━━ Available data

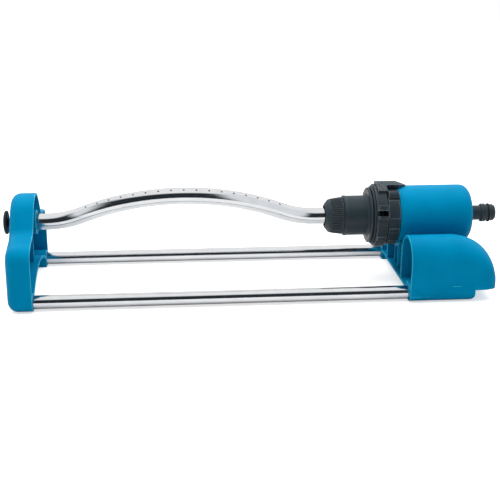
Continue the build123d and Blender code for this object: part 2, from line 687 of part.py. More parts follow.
def spigot_o_ring():
    wire_r = 1.2
    circle = AXIS_PLANE * Pos(235.4, 6.9 + wire_r) * Circle(wire_r)
    return revolve(circle, AXIS_LINE, 360)


def inlet_filter():
    body = lathe((222.0, 0), (222.0, 4.5), (238.0, 4.5), (238.0, SPIGOT_BORE_R), (239.2, SPIGOT_BORE_R),
                 (239.2, 3.8), (223.0, 3.8), (223.0, 0))
    slot = block(224.5, 227.3, -1.2, 1.2, AXIS_Z + 3, AXIS_Z + 5)
    for column in range(3):
        for part in around(Pos(column * 4.3, 0, 0) * slot, range(0, 360, 60)):
            body -= part
    return body


# ---------------------------------------------------------------- flushing plug
def end_plug():
    """Mushroom knob on a thin stem, with a stopper that seals the end of the spray tube."""
    body = lathe(
        (-241.6, 0), (-241.6, 7.4), (-240.9, 10.2), (-239.6, 11.4), (-238.2, 11.4), (-237.4, 10.8),
        (-237.4, 4.5), (-222.0, 4.5), (-222.0, 6.9), (-218.6, 6.9), (-218.6, 5.5), (-216.4, 5.5),
        (-216.4, 6.9), (-213.5, 6.4), (-213.5, 0),
    )
    return body


def plug_o_ring():
    return lathe((-218.4, 5.5), (-218.4, 6.9), (-216.6, 6.9), (-216.6, 5.5))


# ---------------------------------------------------------------- write every piece
PARTS = {
    "end_bracket": end_bracket,
    "pivot_bush": pivot_bush,
    "front_rail": lambda: rail(-1),
    "rear_rail": lambda: rail(1),
    "rail_screws": rail_screws,
    "motor_base": motor_base,
    "motor_screws": motor_screws,
    "motor_cover": motor_cover,
    "gearbox_can": gearbox_can,
    "front_bearing_cap": front_bearing_cap,
    "cap_screws": cap_screws,
    "housing_o_ring": housing_o_ring,
    "hub_seal": hub_seal,
    "gear_plate": gear_plate,
    "jet_plate": jet_plate,
    "center_pin": center_pin,
    "offset_pin": offset_pin,
    "turbine": turbine,
    "gear_1": lambda: offset_cluster((166.2, 169.7), (160.9, 166.2)),
    "gear_2": lambda: centre_cluster((161.2, 164.7), (155.9, 161.2)),
    "gear_3": lambda: offset_cluster((156.2, 159.7), (150.8, 156.2)),
    "output_gear": output_gear,
    "output_hub": hub_with_windows,
    "spray_tube": spray_tube,
    "coupling_nut": coupling_nut,
    "tube_seal": tube_seal,
    "ring_front": ring_front,
    "ring_rear": ring_rear,
    "trip_shaft": trip_shaft,
    "trip_lever": trip_lever,
    "diverter_flap": diverter_flap,
    "toggle_spring": toggle_spring,
    "inlet_spigot": inlet_spigot,
    "spigot_o_ring": spigot_o_ring,
    "inlet_filter": inlet_filter,
    "end_plug": end_plug,
    "plug_o_ring": plug_o_ring,
}

if __name__ == "__main__":
    os.makedirs("parts", exist_ok=True)
    for name, make in PARTS.items():
        save(name, make())
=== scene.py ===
import json
import math

import bmesh
import bpy
from mathutils import Matrix, Vector
from mathutils.kdtree import KDTree


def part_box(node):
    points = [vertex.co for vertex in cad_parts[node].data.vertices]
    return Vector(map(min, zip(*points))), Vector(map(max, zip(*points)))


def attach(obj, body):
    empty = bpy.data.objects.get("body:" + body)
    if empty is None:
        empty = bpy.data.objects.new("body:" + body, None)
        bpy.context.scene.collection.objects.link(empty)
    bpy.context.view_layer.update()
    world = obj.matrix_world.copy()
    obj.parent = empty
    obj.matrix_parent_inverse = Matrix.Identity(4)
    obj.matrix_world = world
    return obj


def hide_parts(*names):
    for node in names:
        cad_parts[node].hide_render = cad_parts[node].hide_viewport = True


# Oscillating lawn sprinkler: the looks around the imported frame.  X runs along the spray tube towards
# the hose, the front is -Y.  Shapes are worked out in millimetres, and MM turns them into metres.
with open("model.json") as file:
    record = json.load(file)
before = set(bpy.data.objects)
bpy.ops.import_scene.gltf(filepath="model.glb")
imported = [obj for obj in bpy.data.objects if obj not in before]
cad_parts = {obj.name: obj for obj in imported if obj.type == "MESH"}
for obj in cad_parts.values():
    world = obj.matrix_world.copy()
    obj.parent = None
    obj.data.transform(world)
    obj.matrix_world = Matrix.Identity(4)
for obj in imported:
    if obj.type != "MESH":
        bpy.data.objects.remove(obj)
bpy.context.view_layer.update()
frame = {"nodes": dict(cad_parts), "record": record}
MM = 0.001
SLOT_OF = {part["node"]: part["material_slot"] for part in frame["record"]["subparts"]}
BODY_OF = {node: body for body, nodes in frame["record"]["behaviour"]["bodies"].items() for node in nodes}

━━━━

> Aim of the task
What is the number of lines that hold the string "update"? Give it alone.

> Answer to this task
2